Aging and Full Humanity: A Conversation with Johann Christoph Arnold’s “Rich in Years” November 27, 2013

I have just passed my sixty-first birthday. It seems like almost yesterday I was going to love-in’s in Golden Gate Park and partying with surfer girls and high school mates in Santa Cruz, California. Whenever we chat on Facebook, my friends from the James Lick High School (San Jose, CA) class of 1970 reminisce about old times and share photos of our grandchildren. Although we are in good health, some of our comments remind me of the bantering among the characters of the recent film, “Last Vegas!” We are forever young, yet “aging children,” as Joni Mitchell laments. On occasion, I describe myself as being in midlife, as many baby boomers do, but that’s provided I make it to 120 years! I am young at heart; constantly opening to new ideas, but I can no longer pretend to be twenty or thirty or even forty, physically speaking. I have experienced the agony of “de-feet,” have a bit of a Buddha-belly, and take medication for hypertension. I walk four miles a day, and no longer jog for an hour at a time. I even have my own personal daily pill box!

I realize that there are more years behind me than ahead.  I am healthy, have never had surgery or been hospitalized, but that can’t go on forever.  I live with my ninety-six year old mother-in-law, whose current condition is a constant reminder that “aging is not for sissies.” In a society that glorifies youth and hides aging and the aged, Johann Christoph Arnold’s Rich in Years: Finding Purpose in Life is countercultural in spirit.  Arnold doesn’t minimize the challenges of aging, but places them in the wider context of divine providence and our faithfulness to our creator.

Like all aging boomers, I struggle with the reality of aging.  I am occasionally anxious when I think of possibilities such as Alzheimer’s disease, loss of energy, stroke, heart disease, and cancer.  The words of Robert Browning – “Grow old along with me!
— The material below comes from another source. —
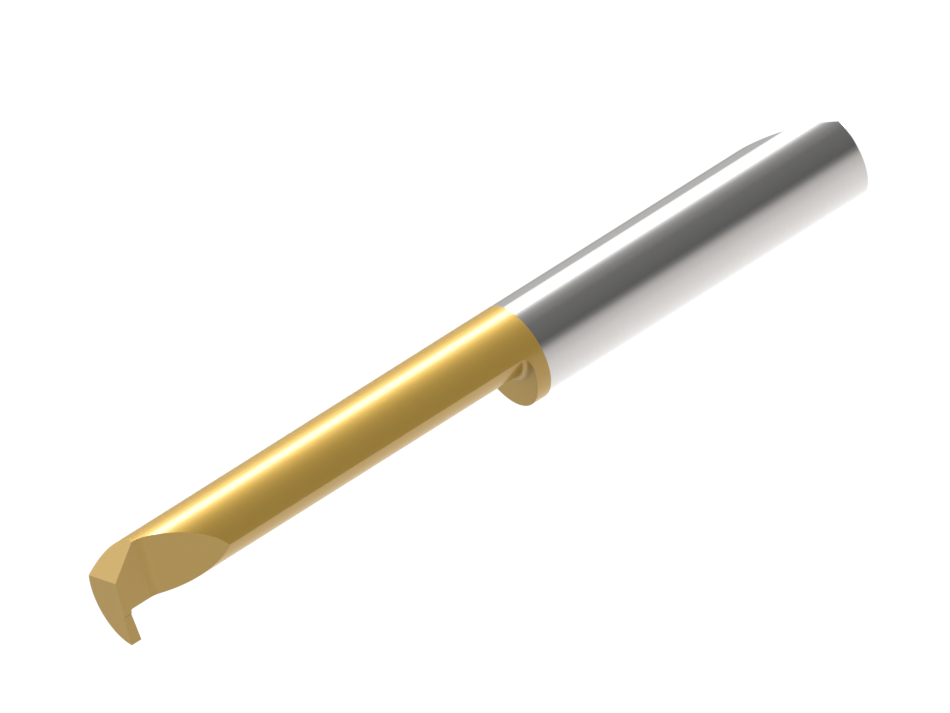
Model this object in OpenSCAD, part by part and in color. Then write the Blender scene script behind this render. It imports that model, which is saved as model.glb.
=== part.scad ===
/* [Shank] */

// Diameter of the round shank
shank_d = 7; // [5:0.1:12]

// Length of the shank from the shoulder face to the flat rear end
shank_len = 29; // [24:0.5:60]

// Length of shank that is still fully round, from the shoulder back to the slant
round_len = 19.7; // [15:0.1:22]

// Angle between the slanted stop face at the rear and the bar axis
slant_angle = 30; // [20:1:40]

// Rounding of the edge of the flat rear end
end_round = 0.15; // [0.05:0.05:0.5]

// Length of the coated collar behind the shoulder face, where the gold colour ends
coat_len = 1.15; // [0.5:0.05:6]

/* [Neck] */

// How much smaller than the shank the bar is ground over the head, across the diameter
head_taper = 0.05; // [0.01:0.01:0.2]

// Distance from the shoulder face to the front of the head, on the axis
reach = 33.6; // [20:0.1:60]

// How far the centre of the ground neck round sits off the bar axis
neck_offset = 2.5; // [2:0.05:3]

// Radius of the ground neck round on the tooth side
neck_r = 3.5; // [3.2:0.05:3.9]

// Inside radius where the neck runs into the shoulder face
shoulder_fillet = 0.6; // [0.2:0.05:1]

/* [Chip pocket] */

// Length of the flat rake land, measured back from the front
land_len = 2.7; // [1.5:0.1:5]

// Angle at which the pocket floor climbs out of the bar behind the land
ramp_angle = 34.4; // [20:0.2:50]

// Wheel radius between the rake land and the ramp
ramp_fillet = 1.5; // [0.4:0.1:3]

/* [Cutting head] */

// Width of the grooving tooth at its root, along the bar
tooth_w = 0.6; // [0.5:0.05:1.5]

// Angle at which the rear side of the tooth widens toward its tip
tooth_side_angle = 4; // [0.5:0.5:6]

// Inside radius between the rear of the tooth and the neck
tooth_fillet = 0.15; // [0.05:0.05:0.3]

// Clearance angle of the front face under the cutting edge
front_clearance = 2.5; // [0:0.5:8]

// Lead angle of the front face, seen from above, that puts the tooth in front
front_lead = 1.2; // [0:0.2:4]

// Half width left on the front edge between the axis and the ground corner
corner_y = 1.33; // [0.6:0.05:2]

// Angle of the ground corner facet, seen from above
corner_angle = 45; // [35:1:60]

// Clearance angle of the corner facet below the rake land
corner_clearance = 6.2; // [0:0.2:12]

/* [Chip former] */

// Distance from the end of the tooth radius to the step down from the rake land
step_gap = 0.1; // [0.05:0.05:0.3]

// Slope of the step
step_angle = 45; // [30:5:60]

// Depth of the chip former at the foot of the step
former_depth = 0.15; // [0.05:0.01:0.3]

// Drop of the cutting edge at the tip of the tooth below the rake land
tip_drop = 0.1; // [0:0.01:0.15]

/* [Hidden] */

$fn = 180;

bar_r = shank_d / 2;
head_r = bar_r - head_taper / 2;

// Distance from the axis at which the neck meets the tooth, level with the rake land
root_y = neck_r - neck_offset;

// Rear face of the tooth at its root, measured from the shoulder
tooth_x = reach - tooth_w;

// Top and foot of the step at the root of the tooth
step_y = root_y + tooth_fillet + step_gap;
foot_y = step_y + former_depth / tan(step_angle);

// Where the taper of the neck ends
taper_end = reach - 2 * land_len;

// Foot of the ramp, where the pocket floor would meet the land without its radius
ramp_x = reach - land_len;
ramp_run = (bar_r + 1) / tan(ramp_angle);
fillet_run = ramp_fillet * tan(ramp_angle / 2);

far = 4 * shank_d;

bare_metal = [0.66, 0.66, 0.67];
coated_metal = [0.80, 0.66, 0.34];

// Which node to show

// Round stock of the coated part: collar as large as the shank, tapered neck, head
module head_stock() {
    rotate([0, 90, 0]) {
        translate([0, 0, -coat_len]) cylinder(r = bar_r, h = coat_len);
        cylinder(r1 = bar_r, r2 = head_r, h = taper_end);
        translate([0, 0, taper_end]) cylinder(r = head_r, h = reach + 1 - taper_end);
    }
}

// Round stock of the bare shank, with the rounded edge at its rear end
module shank_stock() {
    rotate([0, 90, 0]) rotate_extrude() {
        polygon([
            [0, -shank_len],
            [bar_r - end_round, -shank_len],
            [bar_r, -shank_len + end_round],
            [bar_r, -coat_len],
            [0, -coat_len]
        ]);
        translate([bar_r - end_round, -shank_len + end_round]) circle(r = end_round);
    }
}

// Everything ground away between the shoulder and the tooth: a ring round the offset
// centre of the neck, rounded at both inner corners, that leaves the side of the tooth
module neck_grinding() {
    difference() {
        translate([0, -neck_offset, 0]) rotate([0, 90, 0]) rotate_extrude() {
            polygon([
                [neck_r, shoulder_fillet],
                [neck_r + shoulder_fillet, 0],
                [far, 0],
                [far, tooth_x],
                [neck_r + tooth_fillet, tooth_x],
                [neck_r, tooth_x - tooth_fillet]
            ]);
            translate([neck_r + shoulder_fillet, shoulder_fillet])
                circle(r = shoulder_fillet);
            translate([neck_r + tooth_fillet, tooth_x - tooth_fillet])
                circle(r = tooth_fillet);
        }
        translate([tooth_x, root_y + tooth_fillet, 0]) rotate([0, 0, tooth_side_angle])
            translate([0, -far, -far]) cube([far, 2 * far, 2 * far]);
    }
}

// Chip pocket: flat land on the axis, ramp up to the back of the bar, wheel radius between
module pocket_grinding() {
    translate([0, far / 2, 0]) rotate([90, 0, 0]) linear_extrude(height = far)
        polygon([
            [reach + far, 0],
            [ramp_x + fillet_run, 0],
            [ramp_x - fillet_run * cos(ramp_angle), fillet_run * sin(ramp_angle)],
            [ramp_x - ramp_run, bar_r + 1],
            [reach + far, bar_r + 1]
        ]);
    translate([ramp_x + fillet_run, far / 2, ramp_fillet]) rotate([90, 0, 0])
        cylinder(r = ramp_fillet, h = far);
}

// Front of the head: everything ahead of the front face, leaning back below the edge
module front_grinding() {
    translate([reach, 0, 0]) rotate([0, 0, -front_lead]) rotate([0, front_clearance, 0])
        translate([0, -far / 2, -far / 2]) cube([far, far, far]);
}

// Corner facet beside the front edge, leaning in below the rake land
module corner_grinding() {
    translate([reach, -corner_y, 0]) rotate([0, 0, -corner_angle])
        rotate([0, corner_clearance, 0])
        translate([0, -far / 2, -far / 2]) cube([far, far, far]);
}

// Chip former along the tooth: a step down at its root, then a gentle rise to its tip
module former_grinding() {
    rise = (former_depth - tip_drop) / (head_r - foot_y);
    translate([tooth_x - 1, 0, 0]) rotate([90, 0, 90]) linear_extrude(height = tooth_w + 2)
        polygon([
            [step_y, 0],
            [foot_y, -former_depth],
            [head_r + 1, -tip_drop + rise],
            [head_r + 1, 1],
            [step_y, 1]
        ]);
}

// Slanted stop face under the rear end of the shank
module slant_grinding() {
    translate([-round_len, -far / 2, -bar_r]) rotate([0, slant_angle, 0])
        translate([-2 * far, 0, -far]) cube([2 * far, far, far]);
}

// Bare shank: ground rod with the slanted stop face
module shank() {
    difference() {
        shank_stock();
        slant_grinding();
    }
}

// Coated part of the same rod: collar, neck and cutting head
module head() {
    difference() {
        head_stock();
        neck_grinding();
        pocket_grinding();
        front_grinding();
        corner_grinding();
        former_grinding();
    }
}

// The whole bar, one solid ground from one rod
module grooving_bar() {
    color(bare_metal) shank();
    color(coated_metal) head();
}

grooving_bar();
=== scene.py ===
import math

import bmesh
import bpy
from mathutils import Matrix, Vector


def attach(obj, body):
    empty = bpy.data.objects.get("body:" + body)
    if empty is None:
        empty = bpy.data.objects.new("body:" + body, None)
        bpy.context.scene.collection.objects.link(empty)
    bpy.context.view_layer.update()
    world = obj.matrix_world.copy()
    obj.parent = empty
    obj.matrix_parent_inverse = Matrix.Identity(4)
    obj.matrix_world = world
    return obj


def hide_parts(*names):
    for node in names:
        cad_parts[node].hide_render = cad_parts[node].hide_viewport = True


bl_info = {
    "name": "Internal grooving bar",
    "version": (1, 0, 0),
    "blender": (4, 5, 0),
    "location": "3D View > Sidebar > Grooving bar",
    "description": "Builds a coated solid carbide grooving bar and the studio round it",
    "category": "Object",
}

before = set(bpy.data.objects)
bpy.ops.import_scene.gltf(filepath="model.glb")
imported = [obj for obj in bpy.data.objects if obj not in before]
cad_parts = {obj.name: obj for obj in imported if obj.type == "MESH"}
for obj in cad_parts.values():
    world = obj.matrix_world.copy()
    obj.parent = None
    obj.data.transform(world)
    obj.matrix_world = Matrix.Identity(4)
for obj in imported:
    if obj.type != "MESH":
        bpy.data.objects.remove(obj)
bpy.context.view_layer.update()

MM = 0.001
NODE = "grooving_bar"

# Flat sides along a full circle of the ground surfaces, and along one small radius
ROUND_SIDES = 360
RADIUS_SIDES = 12

# How far the grinding blocks reach past the bar, and how far the round stock and the
# shaped cutters stand out past a finished face, in millimetres
FAR = 12.0
OVERCUT = 1.0

# Corners that lie nearer to each other than this are one corner, in millimetres
WELD = 0.001

# A face belongs to a round surface when its corners lie this near to it, in millimetres,
# and when it looks the same way within 4 degrees
ON_SURFACE = 0.004
SAME_WAY = math.cos(math.radians(4.0))

# Edges that turn by more than this are honed
SHARP_EDGE = math.radians(9.0)

# Material slots of the mesh
COATED, BARE = 0, 1

# Length of a wheel mark, as a multiple of its width
MARK_LENGTH = 60.0


class BarSizes(bpy.types.PropertyGroup):
    """Sizes of the bar, in metres, with the shoulder face at x = 0."""

    shank_d: bpy.props.FloatProperty(
        name="Shank diameter", description="Diameter of the round shank",
        default=0.007, unit="LENGTH", precision=5)
    shank_len: bpy.props.FloatProperty(
        name="Shank length", description="Shoulder face to the flat rear end",
        default=0.029, unit="LENGTH", precision=5)
    round_len: bpy.props.FloatProperty(
        name="Round length", description="Shoulder face back to the start of the slant",
        default=0.0197, unit="LENGTH", precision=5)
    end_round: bpy.props.FloatProperty(
        name="Rear edge rounding", description="Rounding of the edge of the rear end",
        default=0.00015, unit="LENGTH", precision=5)
    coat_len: bpy.props.FloatProperty(
        name="Coated collar", description="Length of coating behind the shoulder face",
        default=0.00115, unit="LENGTH", precision=5)
    reach: bpy.props.FloatProperty(
        name="Reach", description="Shoulder face to the front of the head, on the axis",
        default=0.0336, unit="LENGTH", precision=5)
    neck_offset: bpy.props.FloatProperty(
        name="Neck offset", description="How far the centre of the neck round is off axis",
        default=0.0025, unit="LENGTH", precision=5)
    neck_r: bpy.props.FloatProperty(
        name="Neck radius", description="Radius of the neck on the side of the tooth",
        default=0.0035, unit="LENGTH", precision=5)
    head_taper: bpy.props.FloatProperty(
        name="Head taper", description="How much smaller the head is, across the diameter",
        default=0.00005, unit="LENGTH", precision=5)
    shoulder_fillet: bpy.props.FloatProperty(
        name="Shoulder radius", description="Inside radius from the neck to the shoulder",
        default=0.0006, unit="LENGTH", precision=5)
    land_len: bpy.props.FloatProperty(
        name="Land length", description="Length of the flat rake land behind the front",
        default=0.0027, unit="LENGTH", precision=5)
    ramp_fillet: bpy.props.FloatProperty(
        name="Pocket radius", description="Wheel radius between the land and the ramp",
        default=0.0015, unit="LENGTH", precision=5)
    tooth_w: bpy.props.FloatProperty(
        name="Tooth width", description="Width of the tooth at its root",
        default=0.0006, unit="LENGTH", precision=5)
    tooth_fillet: bpy.props.FloatProperty(
        name="Tooth radius", description="Inside radius behind the tooth",
        default=0.00015, unit="LENGTH", precision=5)
    corner_y: bpy.props.FloatProperty(
        name="Corner distance", description="Front edge left on the side of the corner facet",
        default=0.00133, unit="LENGTH", precision=5)
    step_gap: bpy.props.FloatProperty(
        name="Step gap", description="Tooth radius to the step down from the rake land",
        default=0.0001, unit="LENGTH", precision=5)
    former_depth: bpy.props.FloatProperty(
        name="Former depth", description="Depth of the chip former at the foot of the step",
        default=0.00015, unit="LENGTH", precision=5)
    tip_drop: bpy.props.FloatProperty(
        name="Tip drop", description="Drop of the cutting edge below the rake land",
        default=0.0001, unit="LENGTH", precision=5)
    edge_break: bpy.props.FloatProperty(
        name="Edge break", description="Width of the honed edges",
        default=0.00003, unit="LENGTH", precision=5)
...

The best is yet to be” – are little solace to me when I ponder physical, emotional, and mental diminishment.  As a pastor, I regularly see once vital and energetic people – influential in education, theology, business, and community leadership – who now struggle to remember what day it is.  Such encounters are sobering.  I am on holy ground as their pastor or former colleague, but wonder if they are able find holiness in their current mind-body-spirit condition.  I wonder if I would experience the sacred in their condition.

The Psalmist counsels us to “count our days that we may gain a wise heart.” (Psalm 90:12)  There is, as Ecclesiastes recognizes, a season for everything and that includes aging.  Episcopalian priest Alan Jones once said that spirituality deals with the unfixable aspects of life, and there is no way we can “fix” aging.  With Johann Christoph Arnold, we need to find purpose in aging and the purpose of aging is to be discovered in living fully one day at a time.  In living with the unfixable realities of life, and committing the unfixable realities to God, we discover that “growing old is an adventure.  It’s something you’ve got to do with daring.  You lose one thing after another and become more dependent and more stupid and all kinds of things, but still it should be an adventure.” (9)  You can be “rich in years” despite the realities of physical and relational diminishment.
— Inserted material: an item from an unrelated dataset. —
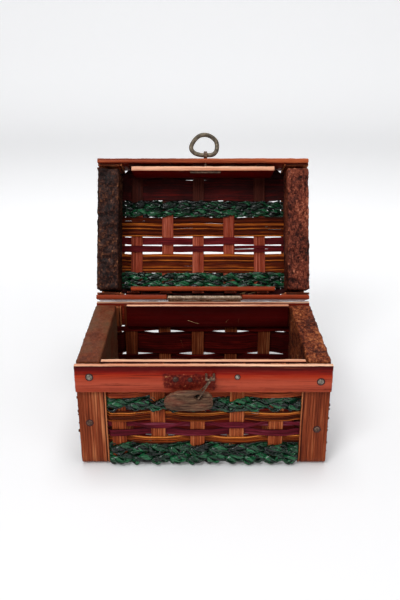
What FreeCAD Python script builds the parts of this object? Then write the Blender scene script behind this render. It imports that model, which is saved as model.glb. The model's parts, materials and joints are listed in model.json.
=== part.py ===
import FreeCAD, Part
import math
import os

V = FreeCAD.Vector
os.makedirs("parts", exist_ok=True)

# Wicker storage trunk, millimetres. +X right, -Y front, +Z up.
# The base stands on z = 0 with its middle on the origin. Everything is drawn
# with the lid shut; pieces that ride on the lid are then turned to the open pose.

# ---------------------------------------------------------------- overall
box_width = 180.0            # across the outer faces of the end boards
plank_length = 104.0         # end boards, front to back
base_height = 84.5           # floor to the rim of the base
lid_height = 35.0            # rim of the lid to its top
seam_gap = 0.4               # between the two rims when the lid is shut
open_angle = 115.0           # lid rest pose, measured from shut

# ---------------------------------------------------------------- end boards
base_board_t = 17.5
lid_board_t = 19.0
base_board_corner = 3.0      # rounding of the two lower corners
lid_board_corner = 3.0       # rounding of the two upper corners

# ---------------------------------------------------------------- slat rails
rail_t = 4.0
base_rail_h = 21.0
lid_rail_h = 30.0
inner_rail_t = 4.0
inner_rail_end_gap = 0.2     # between an inner rail and the board beside it
inner_rail_seat = 0.3        # between an inner rail and the stakes
back_rail_short = 8.0        # the base's back inner rail stops short at its left end
lid_inner_rail_short = 10.0  # the lid's inner rails stop short at both ends

# ---------------------------------------------------------------- woven panel
panel_t = 4.0                # from the end board's face to the outer rail's back
strand_t = 1.2               # stakes and flat weavers
lay_gap = 0.1                # between layers of the weave
stake_w = 10.5
stake_pitch = 28.3
stake_shift = -4.5           # middle stake, from the centre plane
stake_top_gap = 1.0          # below the rim
lid_stake_w = 10.0
lid_stake_pitch = 27.2
lid_stake_shift = -4.2
stake_count = 5
row_gap = 0.4                # between neighbouring rows
twine_bulge = 3.6            # half thickness of a twined row
twine_wave = 0.35            # swell of its plies along the row
twine_waves = 4              # swells from end to end
window_gap = 0.3             # beside a stake, where it passes through a twined row
stake_lap = 0.6              # a flat row runs straight this far past a stake
tail_root = 2.0              # how far a twined row's tail reaches into the row
tail_len = 6.5               # how far a row runs over an end board

# ---------------------------------------------------------------- cover strips
cover_w = 20.3
cover_t = 1.9
cover_top_gap = 2.5          # below the rim
cover_inset = 0.5            # from the end board's outer face

# ---------------------------------------------------------------- nails
nail_head_r = 2.2
nail_head_h = 1.1
nail_r = 0.7
nail_len = 14.0
nail_fit = 0.05
# each nail: name, side, in from the box's side, below the rim, through the rail
NAILS = [
    ("nail_rail_left", -1, 10.5, 9.0, True),
    ("nail_rail_right", 1, 8.5, 12.5, True),
    ("nail_strip_left", -1, 8.0, 48.0, False),
    ("nail_strip_right", 1, 8.2, 53.5, False),
]

# ---------------------------------------------------------------- butt hinge
hinge_len = 61.5
hinge_x = 1.2                # middle of the hinge
hinge_in = 1.5               # barrel axis in front of the back face, in the lid's notch
hinge_up = 3.6               # barrel axis above the base rim
barrel_r = 1.9
hinge_pin_r = 0.9
hinge_pin_fit = 0.06
leaf_t = 0.8
leaf_h = 15.0
leaf_clear = 3.8             # both leaves and the notch's roof start this far from the axis
knuckle_gap = 0.3
knuckle_count = 5
notch_gap = 0.5              # beside the pin's ends, in the lid's back rail
leaf_nail_r = 1.5
leaf_nail_h = 0.7
leaf_nail_in = 4.5           # from the leaf's free edge
leaf_nails = 3
hinge_pin_proud = 0.6        # beyond the barrel at each end

# ---------------------------------------------------------------- latch ring
ring_wire_r = 1.85
ring_width = 26.4
ring_reach = 21.5            # beyond the rail's face when it stands out
ring_x = 0.6
ring_low_bend = 4.0          # bend between the ring's straight bar and its sides
cotter_x = 2.0
cotter_up = 3.5              # above the lid's rim
eye_fit = 0.07
eye_wall = 1.35
eye_len = 3.0
eye_clear = 0.1              # between the eye and the rail
cotter_leg_r = 1.0
cotter_hole_fit = 0.05
cotter_leg_t = 1.2
cotter_leg_w = 2.2
cotter_leg_left = 13.0
cotter_leg_right = 13.0

# ---------------------------------------------------------------- staple, link, toggle
staple_r = 0.8
staple_x = 4.3
staple_half = 2.6
staple_down = 6.5            # legs below the rim
staple_reach = 8.3           # crown axis in front of the rail
staple_clinch = 5.0
link_r = 0.5
toggle_len = 33.8
toggle_h = 14.5
toggle_t = 7.6
toggle_x = -10.55
toggle_top = 17.7            # below the rim
toggle_gap = 1.8             # between the rail and the toggle
toggle_hole_x = -3.7
toggle_hole_down = 2.5       # hole below the toggle's top
toggle_hole_r = 1.4
# the toggle's outline: place along its length and size there, both as shares
TOGGLE_SECTIONS = [(-0.5, 0.80), (-0.43, 0.93), (-0.2, 1.0), (0.2, 1.0), (0.43, 0.93), (0.5, 0.80)]

# ---------------------------------------------------------------- rows of the weave
# each row: name, its share of the panel's height, which stakes it passes outside of (1 to 5)
FRONT_ROWS = [
    ("front_strip_top", 7.2, (1, 3, 5)),
    ("front_twine_1", 9.4, "twine"),
    ("front_reed_1", 8.0, (1, 3, 5)),
    ("front_splint_1", 5.4, (2, 4)),
    ("front_splint_2", 5.4, (1, 3, 5)),
    ("front_reed_2", 5.4, (2, 4)),
    ("front_twine_2", 7.4, "twine"),
    ("front_twine_3", 7.2, "twine"),
]
BACK_ROWS = [
    ("back_strip_1", 4.4, (2, 4)),
    ("back_strip_2", 19.4, (1, 3, 5)),
    ("back_strip_3", 19.4, (2, 4)),
    ("back_strip_4", 9.4, (1, 3, 5)),
]
LID_ROWS = [
    ("lid_strip", 19.4, (1, 3, 5)),
    ("lid_twine_1", 14.0, "twine"),
    ("lid_reed_1", 17.0, (2, 4)),
    ("lid_splint_1", 7.0, (1, 3, 5)),
    ("lid_splint_2", 7.6, (2, 4)),
    ("lid_reed_2", 16.6, (1, 3, 5)),
    ("lid_twine_2", 14.0, "twine"),
]
FLOOR_ROWS = [
    ("floor_band_1", (2, 4)),
    ("floor_band_2", (1, 3, 5)),
    ("floor_band_3", (2, 4)),
]
rows_under_rail = 0.8        # how far the top row tucks behind the rail
front_foot = 2.6             # lowest edge of the front rows
back_foot = 7.0              # lowest edge of the back rows
corner_tuck = 4.0            # how far the lid's corner strip tucks behind the rail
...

Spiritually speaking, I am trying to respond to the eventualities of aging by living fully right now.  An early Christian spiritual leader said that the “glory of God is a person fully alive.”  I am working these days at being “fully alive.”  I don’t have one vision of full aliveness: as matter of fact being fully alive is personal and differs one person to the other.  A friend of mine, living with incurable cancer, is fully alive by living simply each day.  Her bucket list includes spending time with her family, reading a good book, and enjoying water colors.  For others, this might mean going to a monastery or making a parachute jump.  For me, it means living right now – thinking big, living big, loving big, expecting great things of myself and great things of God.  It means growing in spirit and soul. It means opening my heart to others and expanding my sense of self to embrace as much of reality as possible.

I seek to open to the universe, and to God, through prayer and meditation.  Living daily, opening to God enables us to be “quotidian mystics,” finding divinity in this present moment.  Robert Jay Lifton spoke of five images of immortality: biological (living on in children), creative (making a difference in the present and future), natural (wonder at the immensity and grandeur of nature), theological (belief in the afterlife), and experiential transcendence (a sense of the mystic, a unity with all creation).

Arnold and I would expand theological immortality to involve relationship with God.  In this area, Paul’s Letter to the Romans (chapter eight) presents a life-changing vision of immortality: the cries of creation and our cries are one in spirit; God is constantly speaking in our lives; and God is ever-present, affirming that “nothing in all creation can separate us from the love of God.”

Aging is no cake walk! And I still feel fear and trembling at times when I ponder my own diminishment.  Still, remembering that I can live fully at every stage of life and that I can dedicate my life to experiencing “God in all things and all things in God” gives me hope that I can age with acceptance and grace regardless of my life condition.